> Available data:
====

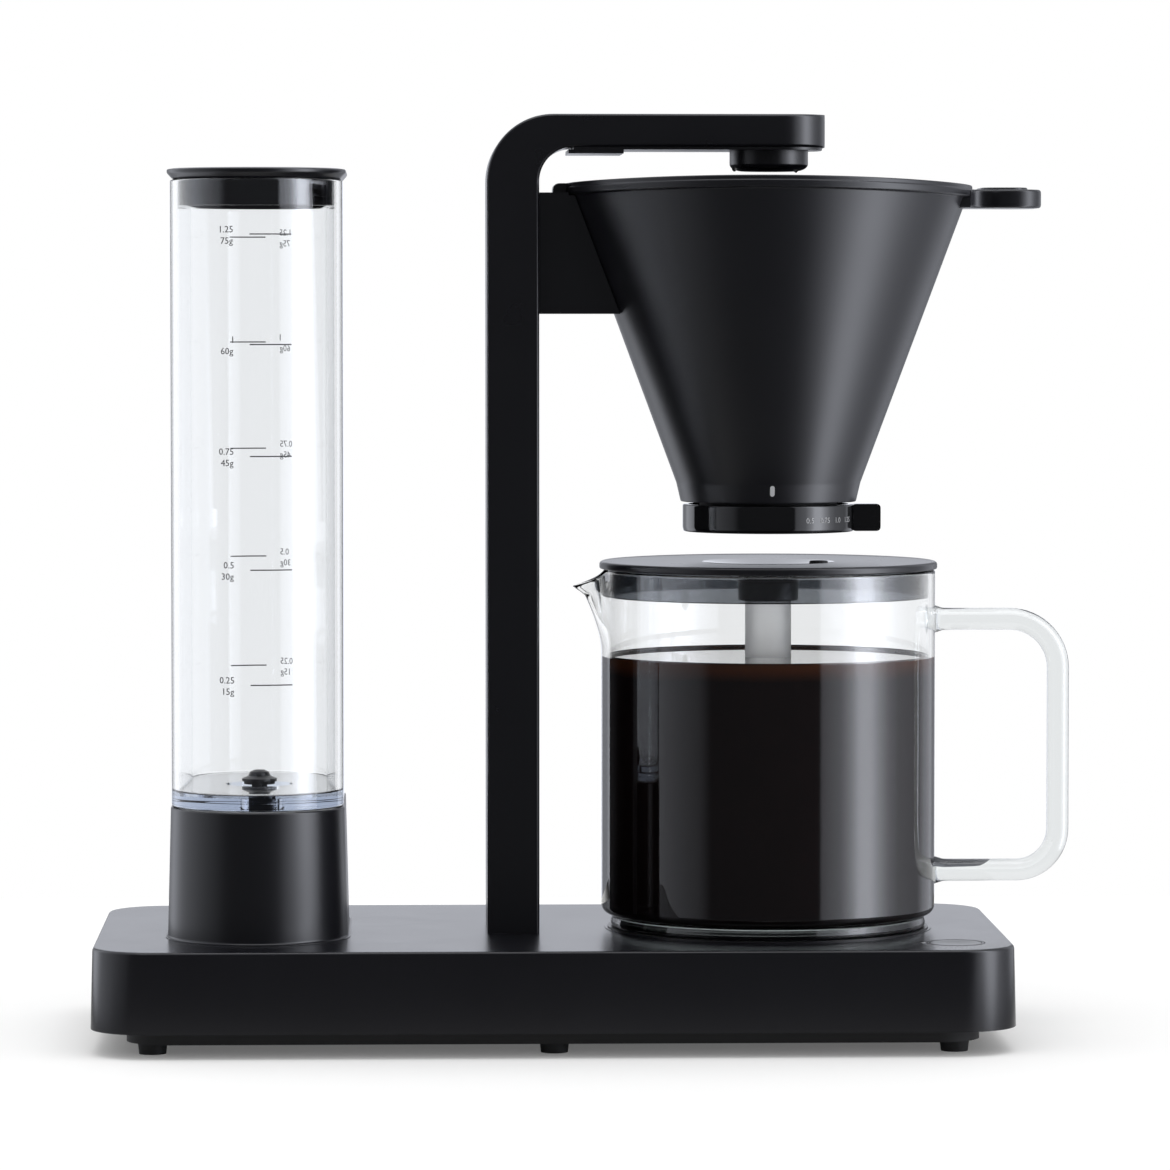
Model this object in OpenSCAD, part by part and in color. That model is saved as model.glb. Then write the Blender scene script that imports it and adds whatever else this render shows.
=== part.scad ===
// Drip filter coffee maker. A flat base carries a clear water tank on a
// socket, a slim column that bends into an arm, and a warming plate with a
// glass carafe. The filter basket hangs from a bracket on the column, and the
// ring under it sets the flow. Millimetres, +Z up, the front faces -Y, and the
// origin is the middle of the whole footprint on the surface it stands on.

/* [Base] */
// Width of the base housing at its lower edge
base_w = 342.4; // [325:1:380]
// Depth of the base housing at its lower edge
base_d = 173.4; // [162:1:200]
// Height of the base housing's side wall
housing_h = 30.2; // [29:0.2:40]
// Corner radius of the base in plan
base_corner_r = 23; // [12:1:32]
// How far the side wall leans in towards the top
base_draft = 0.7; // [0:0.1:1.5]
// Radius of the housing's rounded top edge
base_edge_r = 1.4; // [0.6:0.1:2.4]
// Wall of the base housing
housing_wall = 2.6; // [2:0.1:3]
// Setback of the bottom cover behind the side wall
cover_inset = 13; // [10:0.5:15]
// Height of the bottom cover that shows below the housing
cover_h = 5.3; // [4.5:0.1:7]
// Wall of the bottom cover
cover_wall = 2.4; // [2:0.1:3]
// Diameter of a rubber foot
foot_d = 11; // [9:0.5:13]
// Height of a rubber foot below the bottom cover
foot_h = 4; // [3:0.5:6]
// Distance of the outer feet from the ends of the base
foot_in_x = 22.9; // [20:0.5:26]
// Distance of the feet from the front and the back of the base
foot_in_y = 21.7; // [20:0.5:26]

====

> Aim of the task: Quote the data above verbatim from its first line to the line that includes "it stands on.", with both boundary lines retained.

> Solution for this task:
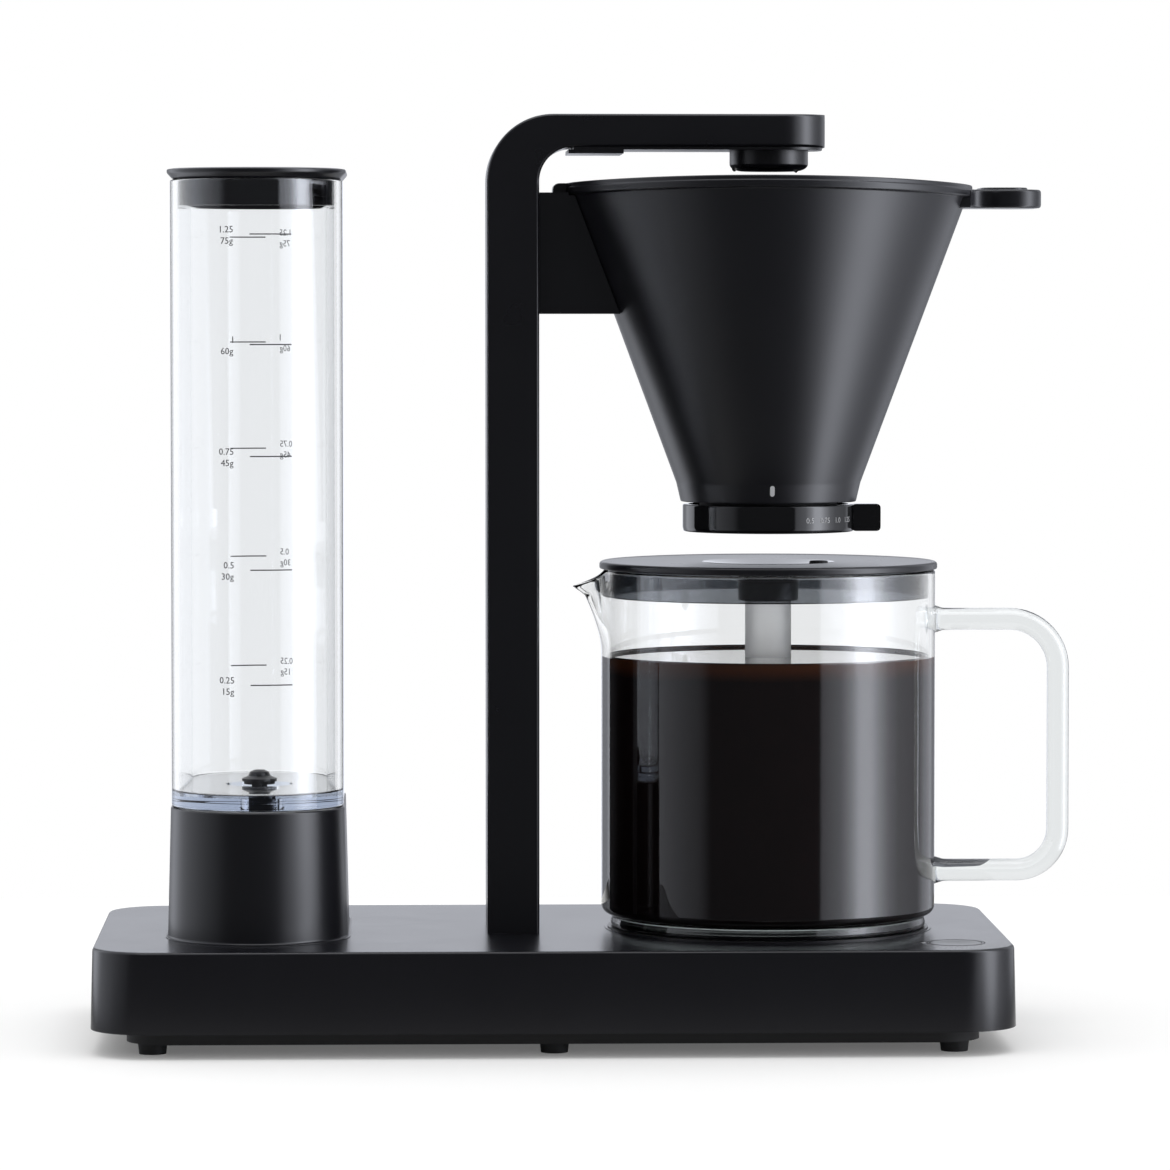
Model this object in OpenSCAD, part by part and in color. That model is saved as model.glb. Then write the Blender scene script that imports it and adds whatever else this render shows.
=== part.scad ===
// Drip filter coffee maker. A flat base carries a clear water tank on a
// socket, a slim column that bends into an arm, and a warming plate with a
// glass carafe. The filter basket hangs from a bracket on the column, and the
// ring under it sets the flow. Millimetres, +Z up, the front faces -Y, and the
// origin is the middle of the whole footprint on the surface it stands on.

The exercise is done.